We implement WHISTLE in gem5 [18] and evaluate it with SW and HW violations by using four programs of Spectre variants Spectre (PHT/BTB/RSB/STL) [19], BugBench [20] and NIST [21]. We also evaluate overheads of WHISTLE using SPEC CPU2017 [22]. A thorough security and performance analysis shows that WHISTLE can detect both HW and SW memory safety violations with 15%–53% performance overhead across a mix of synchronous and asynchronous checks.

The rest of the paper is organized as follows: §2 provides a background, §3 describes the threat model; §4 discusses security

analysis; §5 presents the main ideas of WHISTLE; §6 shows the detailed implementation; §7 and §8 evaluate WHISTLE’s security and overhead; §9 provides some related work, and finally, §10 concludes the work.

## 2 BACKGROUND & MOTIVATION

In this section, we introduce the basic concept of allowlisting and blocklisting as the strategy of defense and our approach toward hardware-based solution.

### 2.1 Allowlisting or Blocklisting?

All access control mechanisms can be categorized as either *allowlisting* and *blocklisting*. *Allowlisting* defines the policies based on the “known good” behaviors of the target, and block everything else by considering them potentially harmful. On the other hand, *blocklisting* defines the policies based on the “known bad” behaviors of the target and explicitly blocks them in the system. Take memory safety for an example. An allowlisting approach adds disjoint [5], [15], [23], [24] or co-joint metadata [25] to keep track of the memory locations which can be safely accessed. A blocklisting approach may trigger alarm from generated token or tripwire [9], [14], or detect memory content corruption. Both approaches have pros and cons. Allowlisting systematically defends against a class of attacks, even if the attack factors are unknown. Blocklisting blocks a known threat until the threat is removed systematically, and thus can’t mitigate unknown threats.

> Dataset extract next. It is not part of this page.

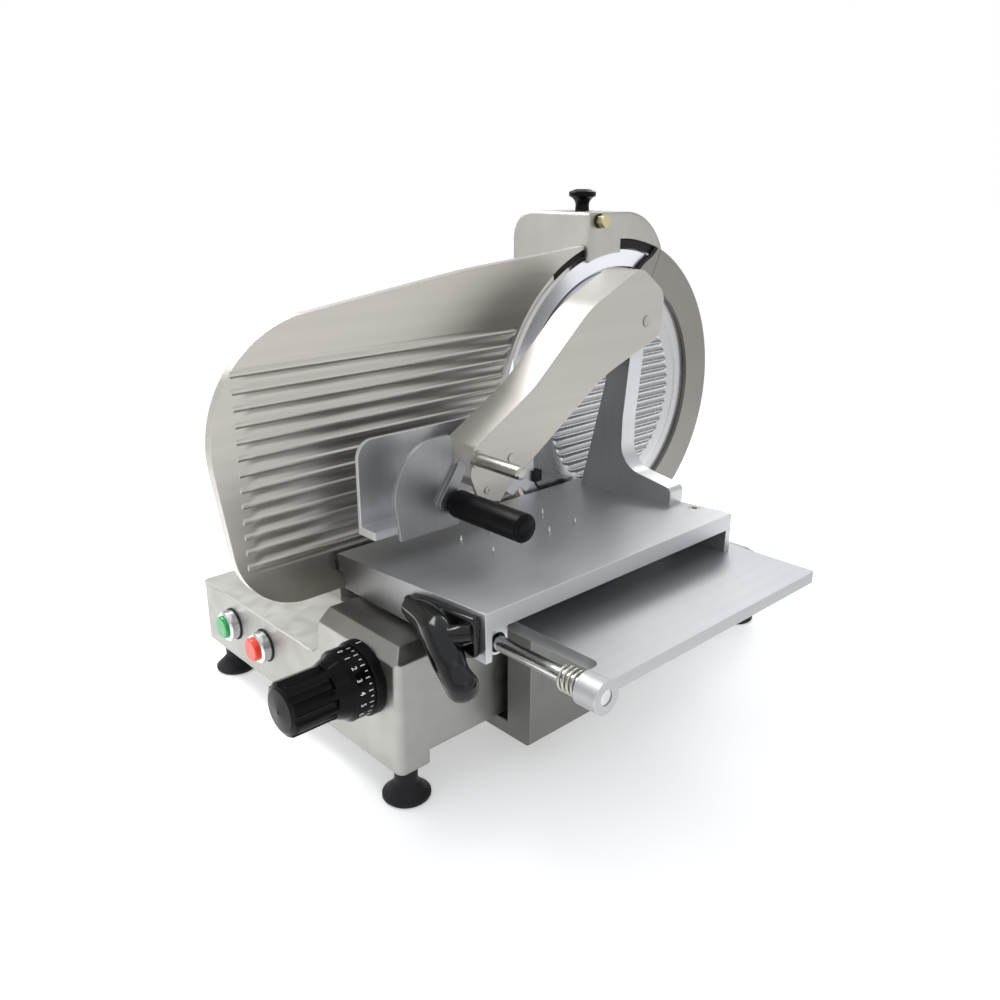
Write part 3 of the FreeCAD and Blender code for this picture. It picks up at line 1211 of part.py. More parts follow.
def arm_hollow(sketch):
    """The channel inside the arm, open below."""
    wall = d.lever_wall
    drop = wall * 1.25
    front = d.arm_nose_y + wall
    rear = d.arm_back_y + d.arm_hollow_past
    return outline(sketch, [
        (front, d.arm_open), (front, d.arm_nose_low + 3), (front + wall, d.arm_nose_high - drop, 8),
        (d.arm_knee_y + 1, d.arm_knee_z - drop, d.arm_bow),
        (d.arm_shoulder_y + 1, d.arm_shoulder_z - drop, d.arm_bow),
        (d.arm_head_y, d.arm_head_z - drop, d.arm_round), (d.arm_head_y + 27, d.arm_head_z - 18, 6),
        (rear, d.arm_back_z - 3), (rear, d.arm_open)])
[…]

### 2.2 Why Allowlisting in WHISTLE?

A lesson from the recent discoveries of hardware and software vulnerabilities is that *anything that can go wrong will go wrong*. We cannot assume even the hardware to be immune from the classes of vulnerabilities previously found inside software. In 2018–2019, numerous variants of the Spectre and Meltdown attacks were discovered. In 2020, CWE reported more than 2000 memory safety violations in various popular software [1]. Despite individual patches in software or hardware, no systematic solution has been proposed so far to prevent software and hardware memory safety violations as a class of vulnerabilities. Therefore, we choose to adopt allowlisting policy in WHISTLE as a stepping stone towards mitigating all of these attacks.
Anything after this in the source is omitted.